Mes amis me répondent qu’il n’existe aucune relation entre l’Argentine et le Mexique. Non seulement les deux pays sont très éloignés l’un de l’autre, mais ils ne sont pas sur le même continent et n’appartiennent pas aux mêmes organisations internationales. Très vite j’oublie la nourriture pour mieux comprendre comment ils perçoivent leur territoire. Je sens quelque chose d’étrange dans ce qu’ils me disent, mais je ne saisis pas encore quoi.

Je suis passionné par la manière qu’on a de se représenter nos espaces. Doté moi-même d’un très mauvais sens de l’orientation, j’ai souvent besoin de cartes et de plans pour me repérer, et encore, je fais de nombreuses erreurs. Je suis donc un grand lecteur de cartes, et je suis toujours émerveillé par le grand flou dans lequel les gens vivent, concernant la géographie. On vit très bien dans l’aberration, c’est ce qui me fascine. Une amie chinoise pensait que l’Europe et l’Amérique étaient un seul continent, par exemple, un grand territoire incluant aussi l’Australie, et qui devait s’appeler l' »Occident ». Plus tard, j’avais éprouvé la plus grande stupéfaction devant la perception des Chinois de leur propre territoire : ils voyaient leur pays comme plus petit et beaucoup moins désertique qu’il ne l’était en fait.

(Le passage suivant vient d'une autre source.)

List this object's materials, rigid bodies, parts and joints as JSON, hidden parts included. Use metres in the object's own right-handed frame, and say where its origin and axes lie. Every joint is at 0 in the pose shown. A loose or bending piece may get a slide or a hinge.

Mais là, je tombais des nues en écoutant mes Argentins. Ils me disaient qu’une mer séparait l’Amérique du nord et l’Amérique du sud. Ce n’est pas tout à fait faux, mais il semblait exclure l’Amérique centrale qui fait le joint entre les deux sous-continents. Et il riait de me voir si ignorant de ces choses. « C’est drôle que tu ne saches pas cela », disait la fille, dans un sourire très étonnée. Elle me croyait cultivé et well travelled, comme on dit ici. « Tu ne savais pas que Cuba était une île ? » Si, dis-je, mais j’ai toujours pensé que si on allait vers l’ouest depuis Cuba, on tombait sur de la terre, la bande de terre qui relie les deux Amériques. « Non non, dirent-ils. On te montrera sur une carte. »

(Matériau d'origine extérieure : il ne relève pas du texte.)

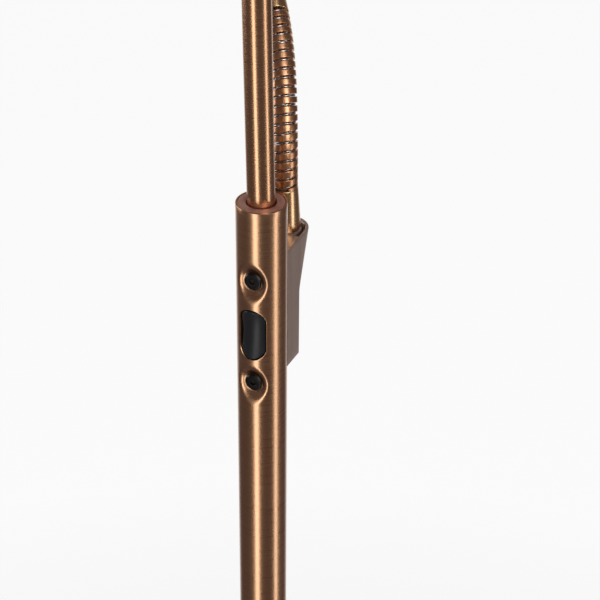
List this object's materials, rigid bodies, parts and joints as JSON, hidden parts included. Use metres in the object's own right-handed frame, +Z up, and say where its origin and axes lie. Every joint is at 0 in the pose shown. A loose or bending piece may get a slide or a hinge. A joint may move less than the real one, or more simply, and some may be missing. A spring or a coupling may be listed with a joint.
{
  "type": "floor lamp",
  "caption": "Free-standing floor lamp with a tilting uplighter bowl on a thin upper pole, a rocker switch in the wide lower pole and a reading head on a bending neck.",
  "frame": {"origin": "middle of the base's underside, on the floor, in the pole's axis", "axes": "+Z up along the pole, -Y towards the switch, +Y towards the reading arm's bracket, +X to the right seen from the switch"},
  "size_m": [0.3337, 0.4254, 1.823],
  "materials": {
    "brushed_copper": "antique copper-bronze, finely brushed round the tube, satin lacquer",
    "bracket_bronze": "antique copper-bronze, brushed lengthwise",
    "turned_bronze": "lathe-turned bronze with fine rings",
    "gold_bronze": "satin golden bronze",
    "neck_copper": "satin copper-bronze band, slightly rounded",
    "neck_steel": "bright round steel wire",
    "black_plastic": "black satin plastic",
    "black_screw": "black oxide steel",
    "zinc_steel": "zinc-plated steel",
    "cast_iron": "rough black casting",
    "pad_rubber": "soft black pad",
    "black_rubber": "black rubber",
    "heat_aluminium": "plain aluminium",
    "led_board": "white solder mask with yellow light sources",
    "opal_acrylic": "opal satin acrylic",
    "frosted_lens": "frosted acrylic"
  },
  "bodies": {
    "lamp": {"base_pad": "pad_rubber", "base_weight": "cast_iron", "base_cover": "brushed_copper", "base_washer": "zinc_steel", "base_nut": "zinc_steel", "base_threaded_rod": "zinc_steel", "base_collar": "turned_bronze", "cord_inlet": "black_rubber", "pole_foot_plug": "zinc_steel", "pole_lower_tube": "brushed_copper", "pole_coupler": "zinc_steel", "pole_switch_tube": "brushed_copper", "pole_bush": "turned_bronze", "upper_pole": "brushed_copper", "upper_pole_plug": "zinc_steel", "upper_pole_rod": "zinc_steel", "upper_pole_nut": "zinc_steel", "switch_pivot_pin": "zinc_steel", "switch_body": "black_plastic", "switch_frame": "zinc_steel", "switch_screws": "black_screw", "arm_bracket": "bracket_bronze", "bracket_plate": "bracket_bronze", "neck_stud": "zinc_steel", "neck_nut": "zinc_steel", "neck_foot": "gold_bronze", "neck_coil_0": "neck_copper", "uplight_fork": "turned_bronze", "uplight_pin": "zinc_steel"},
    "rocker": {"switch_rocker": "black_plastic"},
    "neck_1": {"neck_coil_1": "neck_copper", "neck_core_1": "neck_steel"},
    "neck_2": {"neck_coil_2": "neck_copper", "neck_core_2": "neck_steel"},
    "neck_3": {"neck_coil_3": "neck_copper", "neck_core_3": "neck_steel"},
    "neck_4": {"neck_coil_4": "neck_copper", "neck_core_4": "neck_steel"},
    "neck_5": {"neck_coil_5": "neck_copper", "neck_core_5": "neck_steel"},
    "neck_6": {"neck_coil_6": "neck_copper", "neck_core_6": "neck_steel"},
    "arm": {"neck_coil_7": "neck_copper", "arm_ferrule": "neck_copper", "arm_tube": "brushed_copper", "head_fork": "turned_bronze", "head_pin": "zinc_steel"},
    "head": {"head_tongue": "turned_bronze", "head_shade": "brushed_copper", "head_bezel": "black_plastic", "head_lens": "frosted_lens", "head_heat_sink": "heat_aluminium", "head_led_board": "led_board"},
    "uplighter": {"uplight_tongue": "turned_bronze", "uplight_bowl": "brushed_copper", "uplight_screws": "black_screw", "uplight_heat_sink": "heat_aluminium", "uplight_led_board": "led_board", "uplight_ledge": "heat_aluminium", "uplight_diffuser": "opal_acrylic"}
  },
  "joints": [
    {"name": "rocker_press", "type": "hinge", "parent": "lamp", "child": "rocker", "pos_m": [0, -0.0076, 1.1034], "axis": [1, 0, 0], "range_deg": [-5, 5], "stiffness_Nm_per_rad": 0.05},
    {"name": "neck_bend_1", "type": "hinge", "parent": "lamp", "child": "neck_1", "pos_m": [-0.0004, 0.02992, 1.18521], "axis": [-0.8994, -0.4371, 0], "range_deg": [-10, 8]},
    {"name": "neck_side_1", "type": "hinge", "parent": "neck_1", "child": "neck_2", "pos_m": [-0.00177, 0.03272, 1.19779], "axis": [-0.4226, 0.8507, -0.3126], "range_deg": [-13, 13]},
    {"name": "neck_bend_2", "type": "hinge", "parent": "neck_2", "child": "neck_3", "pos_m": [-0.00399, 0.03709, 1.2098], "axis": [-0.8885, -0.4589, 0], "range_deg": [-10, 8]},
    {"name": "neck_side_2", "type": "hinge", "parent": "neck_3", "child": "neck_4", "pos_m": [-0.007, 0.04277, 1.22107], "axis": [-0.4, 0.7337, -0.5492], "range_deg": [-13, 13]},
    {"name": "neck_bend_3", "type": "hinge", "parent": "neck_4", "child": "neck_5", "pos_m": [-0.01082, 0.04954, 1.23146], "axis": [-0.8636, -0.5042, 0], "range_deg": [-10, 8]},
    {"name": "neck_side_3", "type": "hinge", "parent": "neck_5", "child": "neck_6", "pos_m": [-0.01546, 0.05717, 1.24087], "axis": [-0.3663, 0.5782, -0.7291], "range_deg": [-13, 13]},
    {"name": "neck_bend_4", "type": "hinge", "parent": "neck_6", "child": "arm", "pos_m": [-0.02096, 0.06545, 1.2492], "axis": [-0.821, -0.571, 0], "range_deg": [-10, 8]},
    {"name": "head_tilt", "type": "hinge", "parent": "arm", "child": "head", "pos_m": [-0.1422, 0.22661, 1.37572], "axis": [-0.7986, -0.6018, 0], "range_deg": [-75, 12]},
    {"name": "uplight_tilt", "type": "hinge", "parent": "lamp", "child": "uplighter", "pos_m": [-0.00816, -0.00394, 1.74693], "axis": [0, 1, 0.0068], "range_deg": [-45, 45]}
  ]
}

Ils ont fini par insinuer le doute en moi. Une mer entre les deux Amériques ? Mais alors, pourquoi avoir creusé le canal de Panama ? Un doute est apparu aussi dans leur esprit quand nous avons abordé le canal de Panama. Nous avions tous appris à l’école qu’il avait été creusé pour que les bateaux puissent passer de l’Atlantique au Pacifique sans devoir contourner le continent par le sud. Mais alors, à quoi cela avait-il servi si une mer prenait place entre les deux Amériques ?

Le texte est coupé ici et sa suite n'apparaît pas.